A Republican proposal to cut the U.S. deficit faced delay and stiff opposition on Wednesday, raising the risk of a debt default and a ratings downgrade as the clock ticks toward a deadline less than a week away.
Deeply divided Republican and Democratic leaders are scrambling to find common ground before August 2, when the government is expected to hit its $14.3 trillion borrowing limit that could trigger a default and roil world markets.
Even if that fate is avoided, a budget plan that flinches from hefty cuts in the deficit could result in a downgrade of America's top-notch credit rating, raising borrowing costs and dealing a severe blow to the country's weak economic recovery.
The prospect of a quick resolution suffered another setback when a vote on a deficit reduction plan offered by House of Representatives Speaker John Boehner, the top Republican in Congress, was pushed back to Thursday from Wednesday amid opposition by fellow Republicans as well as Democrats.
Republicans control the House and President Barack Obama's Democrats control the Senate.
A competing plan crafted by Senate Majority Leader Harry Reid, a Democrat, also faced a setback on Wednesday when the non-partisan Congressional Budget Office said the proposal would cut $2.2 trillion from deficits, about $500 billion less than Democrats had claimed.
Boehner rushed to rework his proposal after a Congressional Budget Office analysis on Tuesday found it would cut spending by $350 billion less than the $1.2 trillion over 10 years he had claimed.
Lawmakers need to carve out a deficit reduction plan to clear the way for Congress to raise the borrowing limit. But complications surrounding the rival proposals could mean efforts to forge a compromise will go right down to the wire.
In an interview on MSNBC, Representative Steny Hoyer, the No. 2 House Democrat, promoted Reid's proposal as a solution to the deadlock, saying it reflects what Boehner wants -- "no new revenues, no new taxes, cuts equal to the extension of the debt limit." But Republicans have deep misgivings about it.
The gridlock dragged global stocks down on Wednesday, particularly in Europe, and major U.S. stock exchanges opened lower by at least 1 percent in early trading.
Worried investors shifted funds into traditional safe havens gold and the Swiss franc, which both rose to record highs in dollar terms.
The cost of insuring against a U.S. debt default in the next year increased to a record high.
Still, there have been no signs of panic in markets because most investors expect a deal to be struck by the deadline.
"The market is expecting both sides to take it to the edge, to push it as long as possible given the politics and given the cost to any side which backs down and loses one of its core interests too early on," said Stephen Green, head of research for Greater China at Standard Chartered Bank.
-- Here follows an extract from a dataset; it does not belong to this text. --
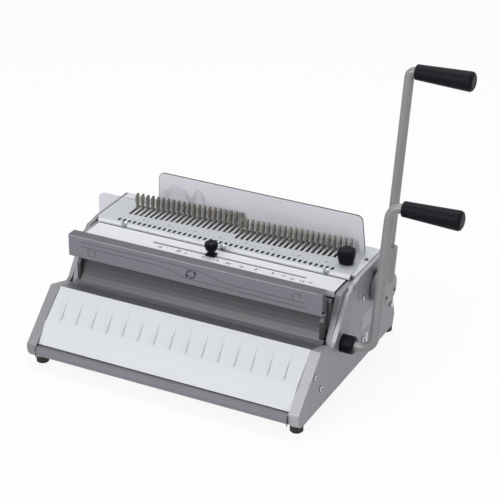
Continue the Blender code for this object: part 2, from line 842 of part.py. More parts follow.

However, the bank's Chinese clients take a more pessimistic view on America's longer-term fiscal health, Green said.
"Many of them look at the politics in the U.S. and see that it's so dysfunctional that they're losing hope that the U.S. can actually get its fiscal house in order," he told Reuters.
JAPAN, FRANCE WORRIED
Failure to reach a deal would have major implications. A Japan central bank policymaker said a U.S. default or a ratings downgrade would be felt well beyond the United States.
"As the world's biggest economy, the U.S. would have an immeasurable impact on global financial markets and Japan would not escape the damage," said Hidetoshi Kamezaki, a board member of the Bank of Japan.
France's budget minister, Valerie Pecresse, urged Washington to come to an agreement. "The global economy needs an American agreement," Pecresse said.
After weeks of acrimonious debate, the contours of a possible deal have emerged but Republicans and Democrats are digging their heels in on some key demands and blaming each other for putting politics ahead of the national interest.
Obama has threatened to veto the Boehner plan if it wins congressional passage. Reid described it as "dead on arrival."
The plan has also failed to win the backing of Republicans aligned with the conservative Tea Party movement. They have refused to back tax hikes and want deeper cuts to social programs traditionally protected by the Democrats.
The White House said on Tuesday it was working with Congress to craft an unspecified "Plan B," providing a glimmer of hope that an 11th-hour deal could be reached.
Americans also are overwhelmingly concerned about the crisis, a Reuters/Ipsos poll showed. A majority -- 56 percent -- support a mixture of tax increases and spending cuts that Obama has advocated and Republicans have dismissed.
All three big credit-rating agencies have warned the United States needs to come up with a credible deficit plan to keep its top AAA rating in the long term.
Executives from Standard and Poor's and Moody's Investors Service are due to appear before a congressional panel on Wednesday, where they will face scrutiny over their views on the debt ceiling debate.
Obama and Treasury Secretary Timothy Geithner have stressed the government will run out of room to borrow funds on August 2, next Tuesday.
But Treasury officials have never said when the government will exhaust its funds to pay the nation's bills and the consensus among Wall Street analysts is that the cash will not run out until about two weeks later than that.